-- begin --

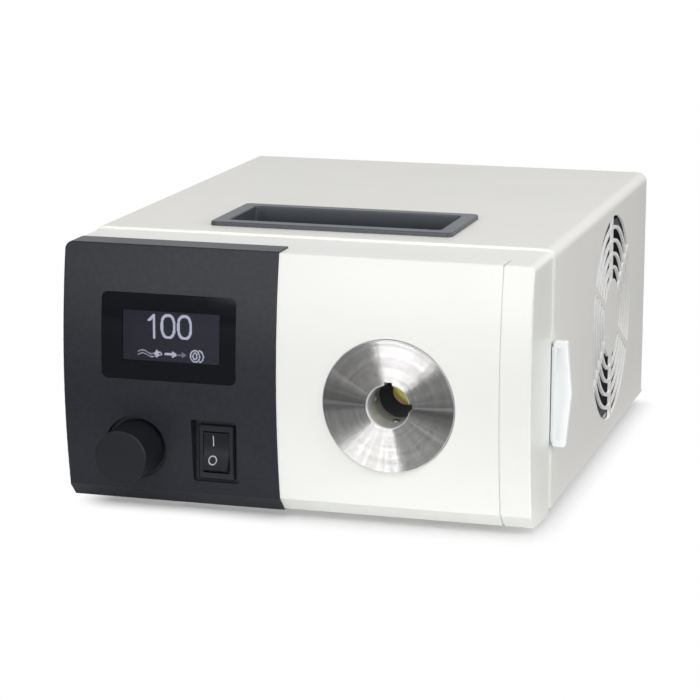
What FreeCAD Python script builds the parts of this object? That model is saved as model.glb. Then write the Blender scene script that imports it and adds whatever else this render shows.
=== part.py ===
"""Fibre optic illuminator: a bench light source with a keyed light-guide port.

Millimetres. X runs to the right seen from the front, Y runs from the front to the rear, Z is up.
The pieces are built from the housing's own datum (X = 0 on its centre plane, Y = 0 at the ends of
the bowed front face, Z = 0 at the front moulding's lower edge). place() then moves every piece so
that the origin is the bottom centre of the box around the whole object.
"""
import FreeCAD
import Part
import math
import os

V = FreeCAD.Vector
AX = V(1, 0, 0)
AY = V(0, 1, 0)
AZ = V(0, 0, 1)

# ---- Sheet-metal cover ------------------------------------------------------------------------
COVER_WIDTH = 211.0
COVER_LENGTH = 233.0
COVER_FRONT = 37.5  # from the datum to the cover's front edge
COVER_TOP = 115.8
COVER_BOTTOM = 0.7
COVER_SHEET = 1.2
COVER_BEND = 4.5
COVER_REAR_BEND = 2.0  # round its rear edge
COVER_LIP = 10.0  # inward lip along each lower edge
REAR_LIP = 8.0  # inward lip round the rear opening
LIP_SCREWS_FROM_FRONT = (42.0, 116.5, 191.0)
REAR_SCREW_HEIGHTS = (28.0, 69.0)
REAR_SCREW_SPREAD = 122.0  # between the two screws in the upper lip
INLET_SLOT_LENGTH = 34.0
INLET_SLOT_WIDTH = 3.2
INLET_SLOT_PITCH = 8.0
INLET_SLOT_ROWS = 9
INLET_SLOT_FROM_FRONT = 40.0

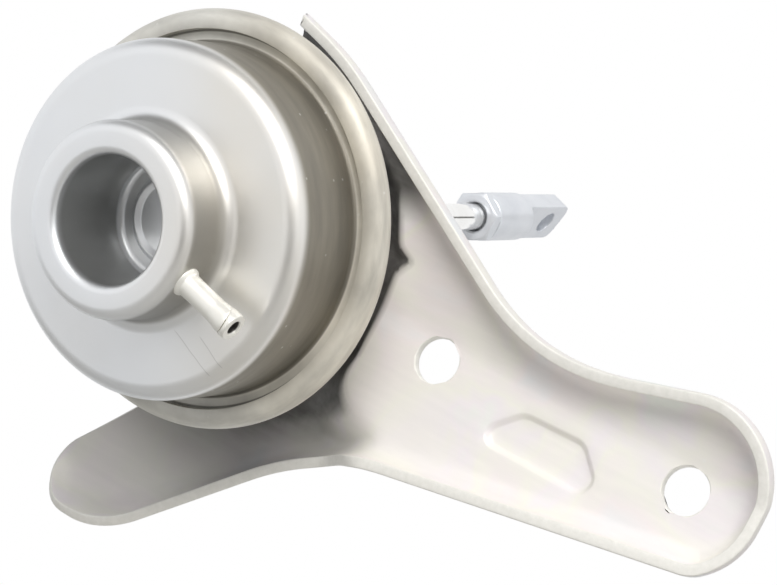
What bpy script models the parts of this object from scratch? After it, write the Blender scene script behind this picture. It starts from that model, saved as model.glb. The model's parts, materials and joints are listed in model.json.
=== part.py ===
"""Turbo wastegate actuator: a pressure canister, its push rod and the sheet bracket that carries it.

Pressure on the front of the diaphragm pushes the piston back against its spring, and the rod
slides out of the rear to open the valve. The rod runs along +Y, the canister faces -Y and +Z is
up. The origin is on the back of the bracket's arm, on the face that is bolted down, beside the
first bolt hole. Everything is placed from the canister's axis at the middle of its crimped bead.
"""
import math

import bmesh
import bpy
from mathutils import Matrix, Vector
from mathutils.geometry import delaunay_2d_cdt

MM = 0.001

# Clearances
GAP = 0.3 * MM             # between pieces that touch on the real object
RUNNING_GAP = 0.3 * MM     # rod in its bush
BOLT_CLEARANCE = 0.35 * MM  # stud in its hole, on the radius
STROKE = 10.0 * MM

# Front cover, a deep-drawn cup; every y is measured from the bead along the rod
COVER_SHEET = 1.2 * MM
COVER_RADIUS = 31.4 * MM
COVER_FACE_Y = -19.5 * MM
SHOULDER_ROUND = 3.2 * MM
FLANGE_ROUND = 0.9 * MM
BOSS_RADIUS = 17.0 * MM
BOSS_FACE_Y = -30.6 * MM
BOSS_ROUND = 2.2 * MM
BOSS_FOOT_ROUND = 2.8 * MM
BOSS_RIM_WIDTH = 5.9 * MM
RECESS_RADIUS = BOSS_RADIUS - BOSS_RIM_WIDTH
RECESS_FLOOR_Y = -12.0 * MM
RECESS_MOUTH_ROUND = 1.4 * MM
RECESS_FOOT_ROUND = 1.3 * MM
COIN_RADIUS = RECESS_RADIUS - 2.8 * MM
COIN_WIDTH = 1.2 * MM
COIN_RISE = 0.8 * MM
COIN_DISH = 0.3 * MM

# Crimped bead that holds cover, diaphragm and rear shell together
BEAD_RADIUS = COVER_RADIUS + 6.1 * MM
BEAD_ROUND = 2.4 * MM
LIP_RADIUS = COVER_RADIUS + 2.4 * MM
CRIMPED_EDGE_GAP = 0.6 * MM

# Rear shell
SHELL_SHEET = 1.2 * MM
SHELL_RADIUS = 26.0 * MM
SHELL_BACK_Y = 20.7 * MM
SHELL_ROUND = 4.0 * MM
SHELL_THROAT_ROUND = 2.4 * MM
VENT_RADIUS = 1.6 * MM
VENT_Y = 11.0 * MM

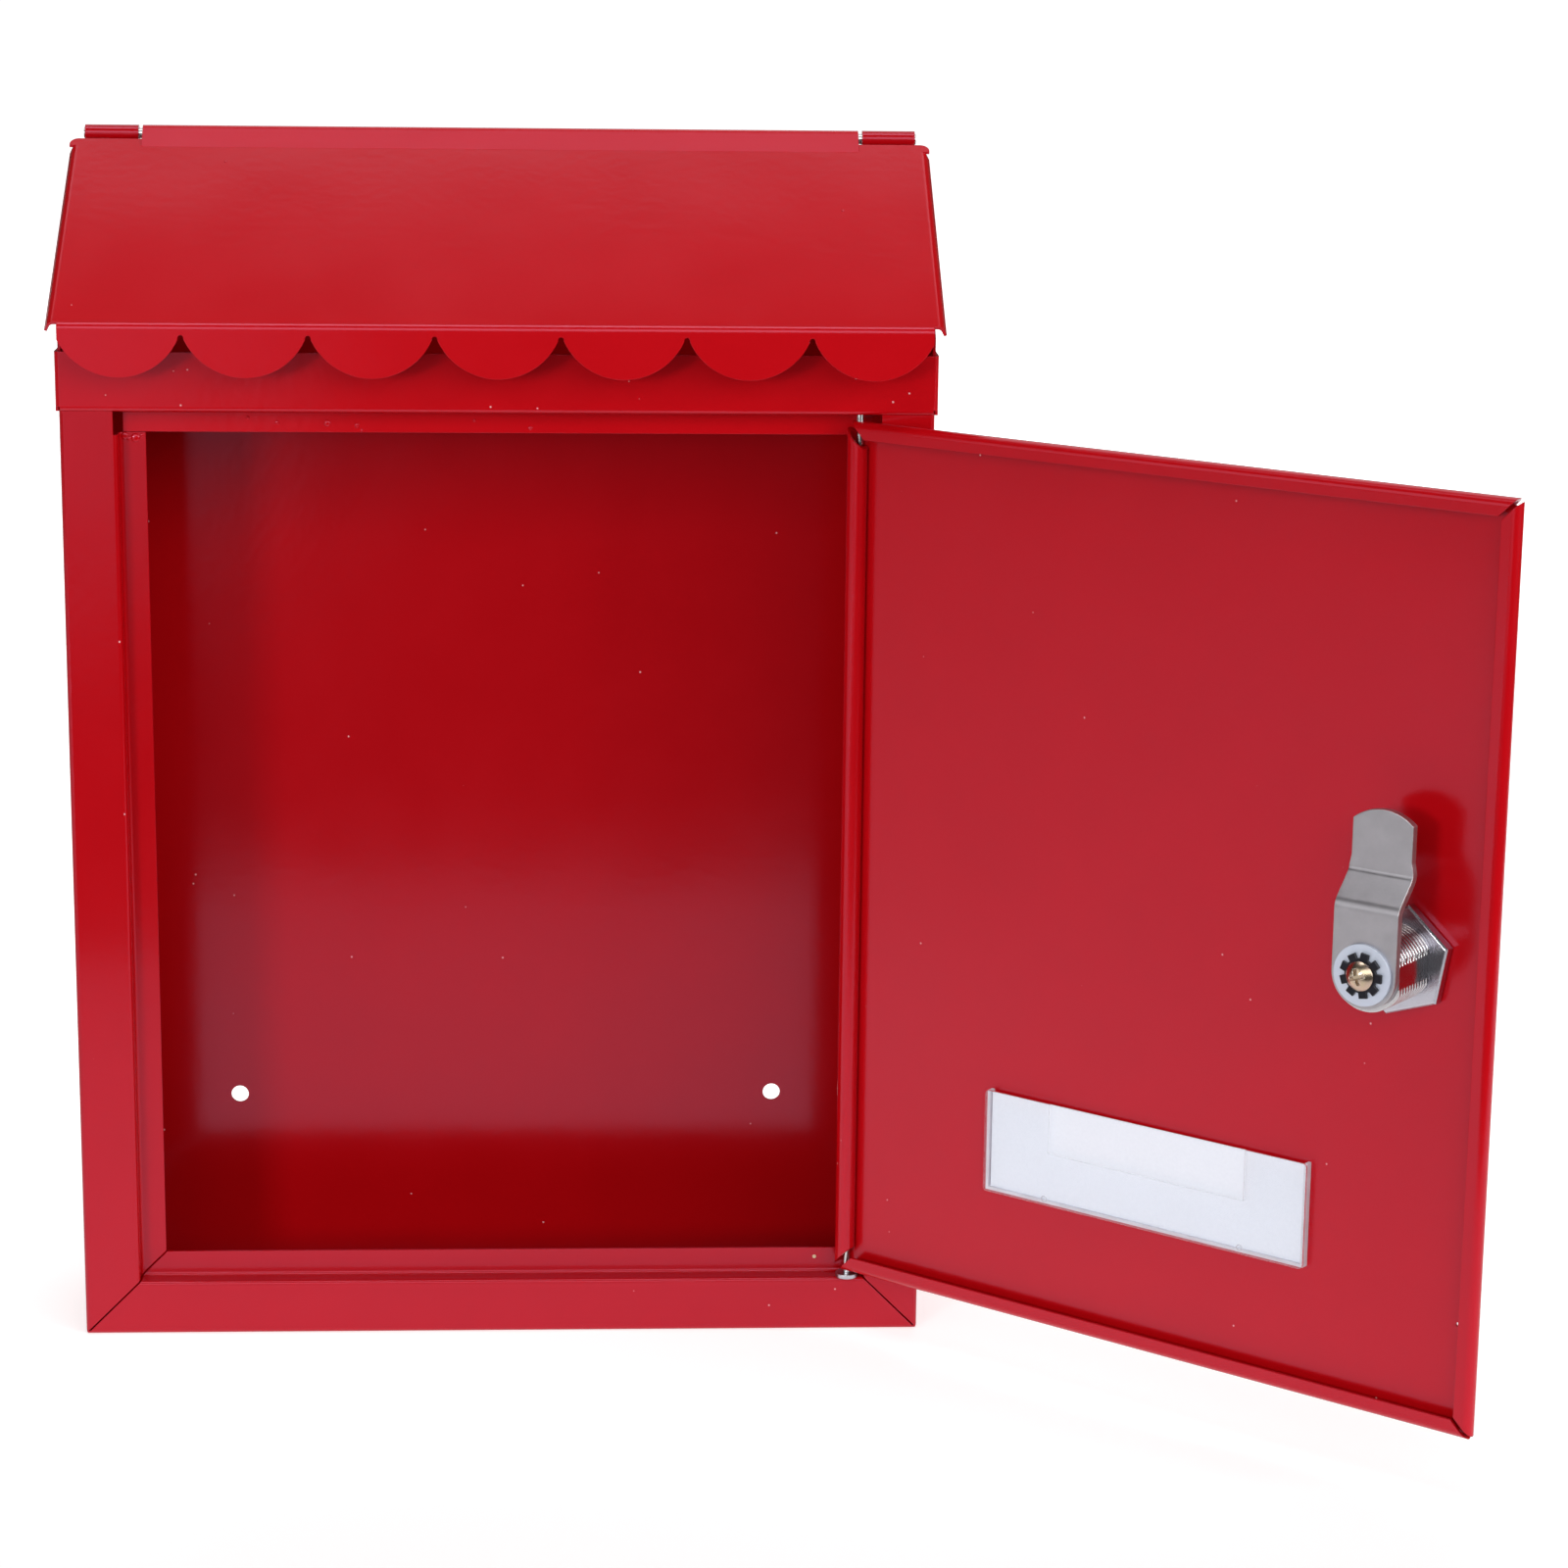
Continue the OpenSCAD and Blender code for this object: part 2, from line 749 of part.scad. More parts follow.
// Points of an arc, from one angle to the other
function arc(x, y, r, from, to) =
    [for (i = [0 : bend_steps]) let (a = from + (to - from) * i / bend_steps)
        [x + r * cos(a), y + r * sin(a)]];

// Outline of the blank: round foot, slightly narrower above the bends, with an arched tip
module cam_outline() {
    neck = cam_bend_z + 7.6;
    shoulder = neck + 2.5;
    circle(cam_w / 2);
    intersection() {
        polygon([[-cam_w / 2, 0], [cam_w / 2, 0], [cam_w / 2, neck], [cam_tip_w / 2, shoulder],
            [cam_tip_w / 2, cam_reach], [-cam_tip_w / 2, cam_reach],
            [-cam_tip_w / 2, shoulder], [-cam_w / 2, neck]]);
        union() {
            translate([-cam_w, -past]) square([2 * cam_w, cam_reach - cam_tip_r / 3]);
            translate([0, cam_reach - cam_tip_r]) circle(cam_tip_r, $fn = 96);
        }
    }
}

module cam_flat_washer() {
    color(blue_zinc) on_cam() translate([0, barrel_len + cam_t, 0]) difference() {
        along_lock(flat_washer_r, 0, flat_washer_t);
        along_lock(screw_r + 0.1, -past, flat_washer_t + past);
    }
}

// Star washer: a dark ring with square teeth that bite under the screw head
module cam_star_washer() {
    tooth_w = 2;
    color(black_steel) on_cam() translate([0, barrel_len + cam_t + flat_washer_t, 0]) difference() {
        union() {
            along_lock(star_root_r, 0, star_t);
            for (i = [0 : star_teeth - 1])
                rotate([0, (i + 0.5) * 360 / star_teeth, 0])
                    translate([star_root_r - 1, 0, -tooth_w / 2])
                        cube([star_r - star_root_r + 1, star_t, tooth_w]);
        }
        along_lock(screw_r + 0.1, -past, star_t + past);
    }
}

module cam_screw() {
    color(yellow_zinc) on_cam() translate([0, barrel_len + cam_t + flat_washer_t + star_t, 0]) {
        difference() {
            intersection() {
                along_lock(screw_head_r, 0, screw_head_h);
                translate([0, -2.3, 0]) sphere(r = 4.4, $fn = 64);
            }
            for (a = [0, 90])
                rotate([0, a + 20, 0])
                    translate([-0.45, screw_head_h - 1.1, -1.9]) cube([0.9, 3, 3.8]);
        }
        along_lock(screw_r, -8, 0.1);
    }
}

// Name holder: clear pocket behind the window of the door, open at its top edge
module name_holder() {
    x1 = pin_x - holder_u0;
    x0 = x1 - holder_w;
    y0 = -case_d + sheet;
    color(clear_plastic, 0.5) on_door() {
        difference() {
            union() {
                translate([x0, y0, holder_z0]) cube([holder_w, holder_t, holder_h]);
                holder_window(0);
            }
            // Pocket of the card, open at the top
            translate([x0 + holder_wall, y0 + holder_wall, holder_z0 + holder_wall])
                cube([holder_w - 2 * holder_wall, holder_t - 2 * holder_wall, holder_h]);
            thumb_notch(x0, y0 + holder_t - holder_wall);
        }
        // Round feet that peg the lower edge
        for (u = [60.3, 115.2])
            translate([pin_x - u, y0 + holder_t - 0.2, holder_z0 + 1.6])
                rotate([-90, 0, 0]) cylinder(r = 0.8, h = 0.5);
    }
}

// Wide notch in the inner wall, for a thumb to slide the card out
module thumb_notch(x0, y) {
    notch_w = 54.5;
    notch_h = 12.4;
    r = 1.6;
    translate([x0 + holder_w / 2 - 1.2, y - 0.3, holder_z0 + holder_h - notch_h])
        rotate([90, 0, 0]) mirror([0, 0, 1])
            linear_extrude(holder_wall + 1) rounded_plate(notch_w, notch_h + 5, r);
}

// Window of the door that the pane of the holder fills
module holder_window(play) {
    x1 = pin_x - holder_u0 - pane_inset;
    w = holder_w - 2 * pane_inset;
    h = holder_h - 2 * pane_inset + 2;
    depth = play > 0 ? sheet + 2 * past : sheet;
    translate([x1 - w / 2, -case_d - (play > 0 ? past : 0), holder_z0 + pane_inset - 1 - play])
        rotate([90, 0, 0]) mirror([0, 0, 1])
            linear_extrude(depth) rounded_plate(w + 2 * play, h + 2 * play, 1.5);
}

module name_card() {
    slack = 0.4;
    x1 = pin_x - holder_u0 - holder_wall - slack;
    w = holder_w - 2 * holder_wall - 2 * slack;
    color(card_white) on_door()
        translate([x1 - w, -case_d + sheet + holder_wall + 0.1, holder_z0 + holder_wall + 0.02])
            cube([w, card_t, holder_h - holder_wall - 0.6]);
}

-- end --

PROBLEM STATEMENT — In the material above, locate the line containing "Continue the OpenSCAD" and the line containing "[x + r * cos(a), y + r * sin(a)]];". Transcribe exactly those two lines and every line between them, and nothing more.

THE COMPLETED TASK —
Continue the OpenSCAD and Blender code for this object: part 2, from line 749 of part.scad. More parts follow.
// Points of an arc, from one angle to the other
function arc(x, y, r, from, to) =
    [for (i = [0 : bend_steps]) let (a = from + (to - from) * i / bend_steps)
        [x + r * cos(a), y + r * sin(a)]];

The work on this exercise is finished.